— start —
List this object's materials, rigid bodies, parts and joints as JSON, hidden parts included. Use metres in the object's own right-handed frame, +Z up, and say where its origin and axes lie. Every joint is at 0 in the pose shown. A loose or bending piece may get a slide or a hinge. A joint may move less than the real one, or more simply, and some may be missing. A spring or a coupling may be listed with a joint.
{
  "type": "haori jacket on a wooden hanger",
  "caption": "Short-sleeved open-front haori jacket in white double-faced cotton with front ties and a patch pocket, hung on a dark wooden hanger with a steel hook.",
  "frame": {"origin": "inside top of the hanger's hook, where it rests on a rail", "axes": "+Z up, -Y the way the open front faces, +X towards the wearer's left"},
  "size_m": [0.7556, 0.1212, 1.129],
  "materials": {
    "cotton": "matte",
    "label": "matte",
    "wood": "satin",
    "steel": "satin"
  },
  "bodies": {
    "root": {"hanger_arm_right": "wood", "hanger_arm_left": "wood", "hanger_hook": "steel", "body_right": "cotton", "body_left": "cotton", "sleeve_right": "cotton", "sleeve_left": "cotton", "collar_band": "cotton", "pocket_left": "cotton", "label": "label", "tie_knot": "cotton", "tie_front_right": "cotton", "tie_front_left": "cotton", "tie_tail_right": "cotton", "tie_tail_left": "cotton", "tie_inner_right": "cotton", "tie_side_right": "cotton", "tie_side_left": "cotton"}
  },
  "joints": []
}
— end —
Task brief -
Write out the full listing exactly as given.

The answer -
List this object's materials, rigid bodies, parts and joints as JSON, hidden parts included. Use metres in the object's own right-handed frame, +Z up, and say where its origin and axes lie. Every joint is at 0 in the pose shown. A loose or bending piece may get a slide or a hinge. A joint may move less than the real one, or more simply, and some may be missing. A spring or a coupling may be listed with a joint.
{
  "type": "haori jacket on a wooden hanger",
  "caption": "Short-sleeved open-front haori jacket in white double-faced cotton with front ties and a patch pocket, hung on a dark wooden hanger with a steel hook.",
  "frame": {"origin": "inside top of the hanger's hook, where it rests on a rail", "axes": "+Z up, -Y the way the open front faces, +X towards the wearer's left"},
  "size_m": [0.7556, 0.1212, 1.129],
  "materials": {
    "cotton": "matte",
    "label": "matte",
    "wood": "satin",
    "steel": "satin"
  },
  "bodies": {
    "root": {"hanger_arm_right": "wood", "hanger_arm_left": "wood", "hanger_hook": "steel", "body_right": "cotton", "body_left": "cotton", "sleeve_right": "cotton", "sleeve_left": "cotton", "collar_band": "cotton", "pocket_left": "cotton", "label": "label", "tie_knot": "cotton", "tie_front_right": "cotton", "tie_front_left": "cotton", "tie_tail_right": "cotton", "tie_tail_left": "cotton", "tie_inner_right": "cotton", "tie_side_right": "cotton", "tie_side_left": "cotton"}
  },
  "joints": []
}